--- Begin Source records ---

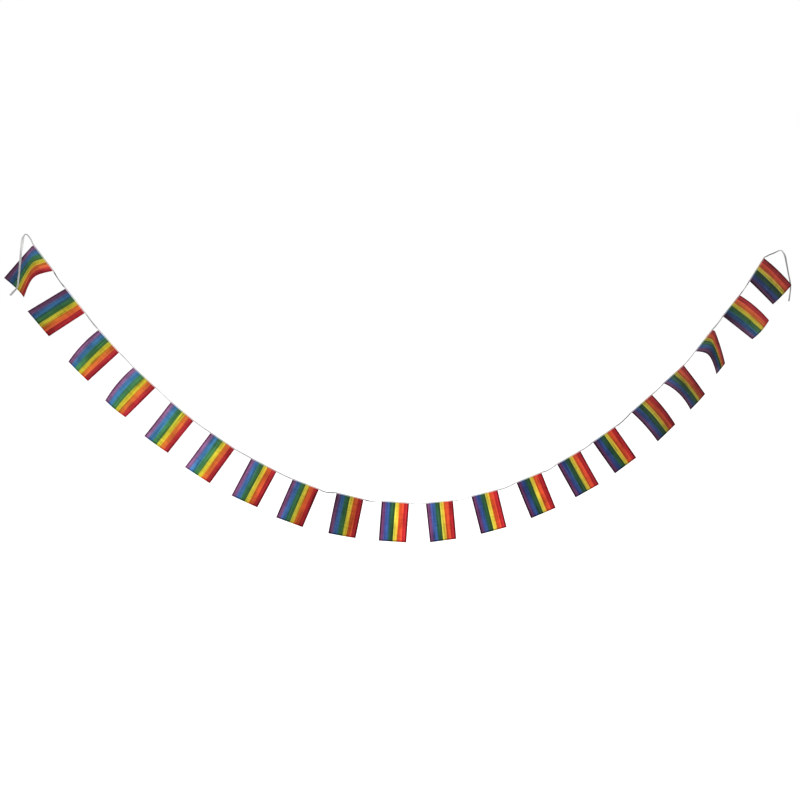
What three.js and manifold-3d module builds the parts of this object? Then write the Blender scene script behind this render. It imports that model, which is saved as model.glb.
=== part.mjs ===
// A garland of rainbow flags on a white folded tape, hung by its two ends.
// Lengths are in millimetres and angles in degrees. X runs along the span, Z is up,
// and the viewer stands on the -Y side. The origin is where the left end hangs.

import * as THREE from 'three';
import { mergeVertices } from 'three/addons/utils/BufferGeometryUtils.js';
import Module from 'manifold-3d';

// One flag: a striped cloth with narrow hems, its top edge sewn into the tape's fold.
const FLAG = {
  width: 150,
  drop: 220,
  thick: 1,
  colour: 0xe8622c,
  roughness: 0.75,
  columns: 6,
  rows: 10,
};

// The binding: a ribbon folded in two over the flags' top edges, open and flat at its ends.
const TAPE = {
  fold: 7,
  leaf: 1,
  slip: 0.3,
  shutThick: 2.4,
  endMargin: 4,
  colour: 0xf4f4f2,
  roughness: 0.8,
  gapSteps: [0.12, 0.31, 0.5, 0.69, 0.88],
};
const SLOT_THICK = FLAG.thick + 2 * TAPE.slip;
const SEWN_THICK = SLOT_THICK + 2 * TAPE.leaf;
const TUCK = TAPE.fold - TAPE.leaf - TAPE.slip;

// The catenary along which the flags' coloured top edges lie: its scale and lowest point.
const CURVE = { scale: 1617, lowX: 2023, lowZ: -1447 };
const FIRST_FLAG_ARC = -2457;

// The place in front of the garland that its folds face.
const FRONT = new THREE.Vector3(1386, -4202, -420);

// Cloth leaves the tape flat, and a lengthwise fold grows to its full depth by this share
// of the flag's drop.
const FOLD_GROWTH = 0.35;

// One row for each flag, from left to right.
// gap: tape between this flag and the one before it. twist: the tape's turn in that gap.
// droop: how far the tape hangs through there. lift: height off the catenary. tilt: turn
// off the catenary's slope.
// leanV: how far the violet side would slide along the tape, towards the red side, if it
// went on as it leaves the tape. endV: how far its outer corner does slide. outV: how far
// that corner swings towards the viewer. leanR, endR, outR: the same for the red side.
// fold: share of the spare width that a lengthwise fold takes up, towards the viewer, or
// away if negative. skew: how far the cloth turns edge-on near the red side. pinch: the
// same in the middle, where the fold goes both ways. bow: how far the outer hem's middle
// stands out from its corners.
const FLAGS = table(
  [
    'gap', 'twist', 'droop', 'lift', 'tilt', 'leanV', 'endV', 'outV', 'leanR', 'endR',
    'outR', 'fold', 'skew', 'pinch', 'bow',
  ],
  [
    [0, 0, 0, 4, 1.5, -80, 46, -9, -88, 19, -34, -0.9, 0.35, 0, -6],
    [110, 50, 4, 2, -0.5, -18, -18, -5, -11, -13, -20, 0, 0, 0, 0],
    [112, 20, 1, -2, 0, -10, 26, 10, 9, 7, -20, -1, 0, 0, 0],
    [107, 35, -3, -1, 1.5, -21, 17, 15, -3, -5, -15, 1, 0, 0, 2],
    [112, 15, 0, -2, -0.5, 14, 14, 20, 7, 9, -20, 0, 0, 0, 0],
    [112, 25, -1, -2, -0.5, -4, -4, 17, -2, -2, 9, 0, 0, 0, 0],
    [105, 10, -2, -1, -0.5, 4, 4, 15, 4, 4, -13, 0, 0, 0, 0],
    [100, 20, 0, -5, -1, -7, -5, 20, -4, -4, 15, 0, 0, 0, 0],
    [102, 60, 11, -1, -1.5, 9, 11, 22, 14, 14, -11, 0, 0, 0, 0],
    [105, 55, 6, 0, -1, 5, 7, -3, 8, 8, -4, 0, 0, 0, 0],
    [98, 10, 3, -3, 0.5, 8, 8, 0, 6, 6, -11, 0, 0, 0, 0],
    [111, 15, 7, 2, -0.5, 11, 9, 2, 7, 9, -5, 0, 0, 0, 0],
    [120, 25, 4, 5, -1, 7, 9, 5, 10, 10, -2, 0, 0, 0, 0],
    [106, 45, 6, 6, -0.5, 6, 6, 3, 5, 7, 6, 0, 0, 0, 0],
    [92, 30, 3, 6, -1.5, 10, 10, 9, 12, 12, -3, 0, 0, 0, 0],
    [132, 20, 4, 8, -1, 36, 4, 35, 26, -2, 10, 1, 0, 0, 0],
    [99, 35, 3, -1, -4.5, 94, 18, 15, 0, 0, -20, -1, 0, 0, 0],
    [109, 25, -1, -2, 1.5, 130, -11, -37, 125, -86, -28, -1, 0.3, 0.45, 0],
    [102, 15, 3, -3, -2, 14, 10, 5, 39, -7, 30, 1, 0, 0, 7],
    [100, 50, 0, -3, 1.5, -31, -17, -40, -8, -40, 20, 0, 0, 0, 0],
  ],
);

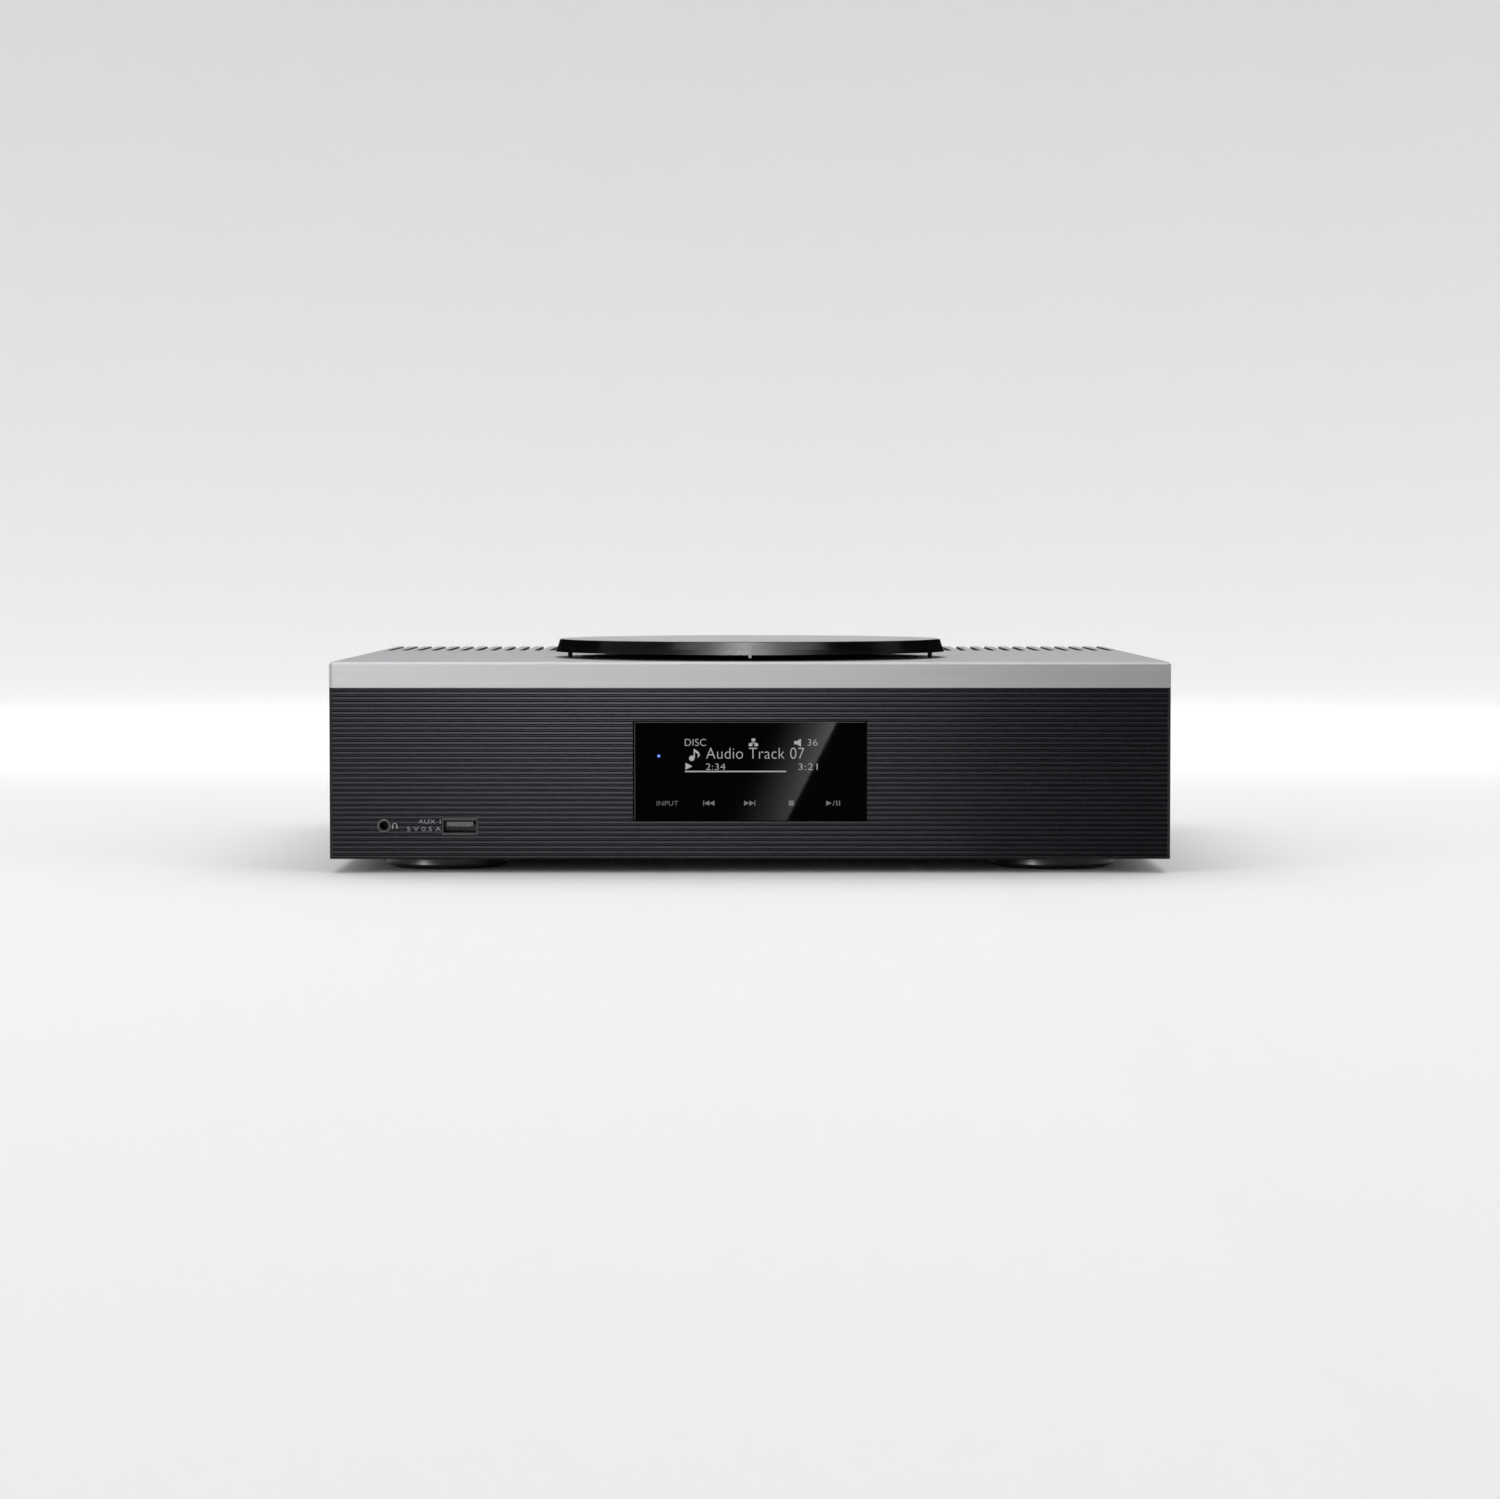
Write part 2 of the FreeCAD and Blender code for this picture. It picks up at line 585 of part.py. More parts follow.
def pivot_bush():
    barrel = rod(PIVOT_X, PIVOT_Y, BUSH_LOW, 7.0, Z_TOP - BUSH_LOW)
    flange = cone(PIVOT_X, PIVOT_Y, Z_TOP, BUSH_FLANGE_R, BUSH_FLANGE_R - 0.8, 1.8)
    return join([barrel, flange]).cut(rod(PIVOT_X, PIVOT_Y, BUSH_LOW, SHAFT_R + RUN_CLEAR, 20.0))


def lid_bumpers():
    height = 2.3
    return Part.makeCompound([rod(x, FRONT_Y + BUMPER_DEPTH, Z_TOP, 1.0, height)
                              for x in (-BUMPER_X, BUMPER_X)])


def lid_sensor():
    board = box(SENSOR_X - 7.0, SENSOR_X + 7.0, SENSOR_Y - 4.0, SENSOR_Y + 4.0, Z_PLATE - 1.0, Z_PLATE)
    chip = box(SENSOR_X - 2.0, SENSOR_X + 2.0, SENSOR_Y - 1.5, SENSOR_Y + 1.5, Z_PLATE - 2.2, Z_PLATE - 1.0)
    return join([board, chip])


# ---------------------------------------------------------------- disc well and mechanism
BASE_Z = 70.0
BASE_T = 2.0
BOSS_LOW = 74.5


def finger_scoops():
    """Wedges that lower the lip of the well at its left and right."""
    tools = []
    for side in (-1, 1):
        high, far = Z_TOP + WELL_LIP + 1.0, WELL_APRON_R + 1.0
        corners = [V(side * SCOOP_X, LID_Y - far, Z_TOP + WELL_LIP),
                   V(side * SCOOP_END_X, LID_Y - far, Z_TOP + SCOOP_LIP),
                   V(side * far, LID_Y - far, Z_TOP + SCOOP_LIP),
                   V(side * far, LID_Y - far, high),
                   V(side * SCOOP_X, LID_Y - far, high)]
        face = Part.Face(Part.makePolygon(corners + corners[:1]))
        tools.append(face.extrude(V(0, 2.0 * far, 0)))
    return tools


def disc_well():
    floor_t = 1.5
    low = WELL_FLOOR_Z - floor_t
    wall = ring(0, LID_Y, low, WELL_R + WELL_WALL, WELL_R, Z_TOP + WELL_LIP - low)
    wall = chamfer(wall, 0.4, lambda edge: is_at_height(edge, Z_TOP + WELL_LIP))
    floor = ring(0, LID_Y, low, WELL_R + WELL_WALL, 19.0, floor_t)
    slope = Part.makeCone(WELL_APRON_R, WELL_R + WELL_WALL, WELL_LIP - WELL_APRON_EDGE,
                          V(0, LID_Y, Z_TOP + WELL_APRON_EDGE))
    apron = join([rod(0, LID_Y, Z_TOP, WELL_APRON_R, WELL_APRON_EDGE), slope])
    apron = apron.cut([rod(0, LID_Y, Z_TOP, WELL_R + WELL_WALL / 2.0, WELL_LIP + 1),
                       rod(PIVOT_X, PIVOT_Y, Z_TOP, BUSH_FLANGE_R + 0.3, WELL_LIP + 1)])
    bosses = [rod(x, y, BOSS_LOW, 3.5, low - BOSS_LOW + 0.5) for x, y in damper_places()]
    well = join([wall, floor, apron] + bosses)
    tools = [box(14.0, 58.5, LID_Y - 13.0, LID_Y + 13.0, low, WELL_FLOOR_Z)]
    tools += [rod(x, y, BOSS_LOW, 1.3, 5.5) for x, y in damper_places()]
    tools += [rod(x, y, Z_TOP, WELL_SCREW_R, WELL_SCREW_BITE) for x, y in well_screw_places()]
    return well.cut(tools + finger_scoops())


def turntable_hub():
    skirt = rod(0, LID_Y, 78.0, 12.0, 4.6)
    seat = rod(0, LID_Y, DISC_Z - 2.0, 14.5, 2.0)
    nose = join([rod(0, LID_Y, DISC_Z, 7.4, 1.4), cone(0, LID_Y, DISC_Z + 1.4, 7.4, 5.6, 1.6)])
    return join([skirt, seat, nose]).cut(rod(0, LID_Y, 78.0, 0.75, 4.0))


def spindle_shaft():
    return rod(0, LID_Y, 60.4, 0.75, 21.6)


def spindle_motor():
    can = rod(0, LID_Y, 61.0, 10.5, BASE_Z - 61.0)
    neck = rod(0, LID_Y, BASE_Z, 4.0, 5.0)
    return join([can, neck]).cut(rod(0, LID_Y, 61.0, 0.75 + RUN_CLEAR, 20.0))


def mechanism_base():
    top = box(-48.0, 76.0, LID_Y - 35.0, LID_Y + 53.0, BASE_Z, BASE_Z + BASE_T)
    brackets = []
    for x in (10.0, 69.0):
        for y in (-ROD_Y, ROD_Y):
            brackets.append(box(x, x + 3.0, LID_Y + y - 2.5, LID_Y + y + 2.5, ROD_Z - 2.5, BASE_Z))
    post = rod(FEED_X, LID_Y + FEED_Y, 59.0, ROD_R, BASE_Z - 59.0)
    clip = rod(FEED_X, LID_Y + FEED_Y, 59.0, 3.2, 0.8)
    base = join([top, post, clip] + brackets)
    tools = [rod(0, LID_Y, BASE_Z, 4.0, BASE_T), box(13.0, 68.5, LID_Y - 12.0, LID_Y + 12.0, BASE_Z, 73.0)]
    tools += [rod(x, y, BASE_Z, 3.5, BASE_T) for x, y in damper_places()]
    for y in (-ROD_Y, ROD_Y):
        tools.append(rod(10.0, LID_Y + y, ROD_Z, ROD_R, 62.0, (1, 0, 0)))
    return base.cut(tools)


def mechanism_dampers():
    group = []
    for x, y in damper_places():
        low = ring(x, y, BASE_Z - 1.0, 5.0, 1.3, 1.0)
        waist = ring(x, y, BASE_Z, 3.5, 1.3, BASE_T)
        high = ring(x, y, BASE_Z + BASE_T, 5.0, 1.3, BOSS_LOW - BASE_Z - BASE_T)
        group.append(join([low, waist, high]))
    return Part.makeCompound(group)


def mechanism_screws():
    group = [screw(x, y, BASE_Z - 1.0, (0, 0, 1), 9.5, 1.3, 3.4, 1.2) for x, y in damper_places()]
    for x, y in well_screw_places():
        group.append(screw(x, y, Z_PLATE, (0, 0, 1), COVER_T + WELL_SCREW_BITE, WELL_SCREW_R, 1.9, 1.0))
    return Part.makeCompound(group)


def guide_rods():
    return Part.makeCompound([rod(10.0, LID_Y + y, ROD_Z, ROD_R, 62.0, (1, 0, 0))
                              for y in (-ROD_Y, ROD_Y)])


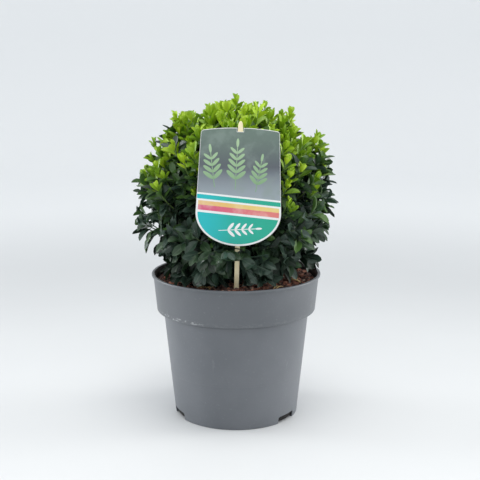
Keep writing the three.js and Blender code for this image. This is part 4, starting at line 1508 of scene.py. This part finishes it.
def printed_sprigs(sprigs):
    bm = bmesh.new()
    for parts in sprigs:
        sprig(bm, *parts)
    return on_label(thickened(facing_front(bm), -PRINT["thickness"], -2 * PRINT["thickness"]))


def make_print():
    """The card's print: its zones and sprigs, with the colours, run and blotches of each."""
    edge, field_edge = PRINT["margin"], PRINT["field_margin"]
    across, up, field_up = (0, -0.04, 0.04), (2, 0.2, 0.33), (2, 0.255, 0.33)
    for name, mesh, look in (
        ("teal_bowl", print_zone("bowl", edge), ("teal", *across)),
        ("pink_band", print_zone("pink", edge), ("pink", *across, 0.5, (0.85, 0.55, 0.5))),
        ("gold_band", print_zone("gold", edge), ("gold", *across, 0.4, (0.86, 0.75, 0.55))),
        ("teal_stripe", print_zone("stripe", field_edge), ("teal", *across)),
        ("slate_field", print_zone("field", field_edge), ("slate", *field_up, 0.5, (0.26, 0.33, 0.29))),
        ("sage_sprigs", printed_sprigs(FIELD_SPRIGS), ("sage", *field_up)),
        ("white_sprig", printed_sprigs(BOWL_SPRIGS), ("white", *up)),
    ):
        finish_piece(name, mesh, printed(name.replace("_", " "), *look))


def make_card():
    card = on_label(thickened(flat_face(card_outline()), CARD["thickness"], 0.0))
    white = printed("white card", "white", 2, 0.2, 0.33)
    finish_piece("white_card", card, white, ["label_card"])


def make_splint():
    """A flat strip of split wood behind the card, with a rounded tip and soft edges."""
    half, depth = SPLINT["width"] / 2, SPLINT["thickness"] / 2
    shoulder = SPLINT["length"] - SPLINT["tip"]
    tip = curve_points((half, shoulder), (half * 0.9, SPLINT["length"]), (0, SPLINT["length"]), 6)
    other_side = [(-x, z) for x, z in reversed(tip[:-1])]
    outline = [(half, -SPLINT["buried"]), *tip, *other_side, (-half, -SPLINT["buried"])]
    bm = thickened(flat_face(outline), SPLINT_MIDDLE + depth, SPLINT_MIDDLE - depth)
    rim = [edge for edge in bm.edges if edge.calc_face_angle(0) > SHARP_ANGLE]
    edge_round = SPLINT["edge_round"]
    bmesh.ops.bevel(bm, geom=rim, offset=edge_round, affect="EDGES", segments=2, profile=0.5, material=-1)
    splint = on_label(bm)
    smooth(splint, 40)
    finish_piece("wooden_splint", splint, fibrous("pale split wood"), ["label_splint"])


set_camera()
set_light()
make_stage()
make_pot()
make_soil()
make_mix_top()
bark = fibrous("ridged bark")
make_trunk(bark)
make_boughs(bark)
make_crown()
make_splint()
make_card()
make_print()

--- End Source records ---

Print the lines from the line containing "Write part 2" to the line containing "return tools", both ends included, exactly and with nothing added.

Write part 2 of the FreeCAD and Blender code for this picture. It picks up at line 585 of part.py. More parts follow.
def pivot_bush():
    barrel = rod(PIVOT_X, PIVOT_Y, BUSH_LOW, 7.0, Z_TOP - BUSH_LOW)
    flange = cone(PIVOT_X, PIVOT_Y, Z_TOP, BUSH_FLANGE_R, BUSH_FLANGE_R - 0.8, 1.8)
    return join([barrel, flange]).cut(rod(PIVOT_X, PIVOT_Y, BUSH_LOW, SHAFT_R + RUN_CLEAR, 20.0))


def lid_bumpers():
    height = 2.3
    return Part.makeCompound([rod(x, FRONT_Y + BUMPER_DEPTH, Z_TOP, 1.0, height)
                              for x in (-BUMPER_X, BUMPER_X)])


def lid_sensor():
    board = box(SENSOR_X - 7.0, SENSOR_X + 7.0, SENSOR_Y - 4.0, SENSOR_Y + 4.0, Z_PLATE - 1.0, Z_PLATE)
    chip = box(SENSOR_X - 2.0, SENSOR_X + 2.0, SENSOR_Y - 1.5, SENSOR_Y + 1.5, Z_PLATE - 2.2, Z_PLATE - 1.0)
    return join([board, chip])


# ---------------------------------------------------------------- disc well and mechanism
BASE_Z = 70.0
BASE_T = 2.0
BOSS_LOW = 74.5


def finger_scoops():
    """Wedges that lower the lip of the well at its left and right."""
    tools = []
    for side in (-1, 1):
        high, far = Z_TOP + WELL_LIP + 1.0, WELL_APRON_R + 1.0
        corners = [V(side * SCOOP_X, LID_Y - far, Z_TOP + WELL_LIP),
                   V(side * SCOOP_END_X, LID_Y - far, Z_TOP + SCOOP_LIP),
                   V(side * far, LID_Y - far, Z_TOP + SCOOP_LIP),
                   V(side * far, LID_Y - far, high),
                   V(side * SCOOP_X, LID_Y - far, high)]
        face = Part.Face(Part.makePolygon(corners + corners[:1]))
        tools.append(face.extrude(V(0, 2.0 * far, 0)))
    return tools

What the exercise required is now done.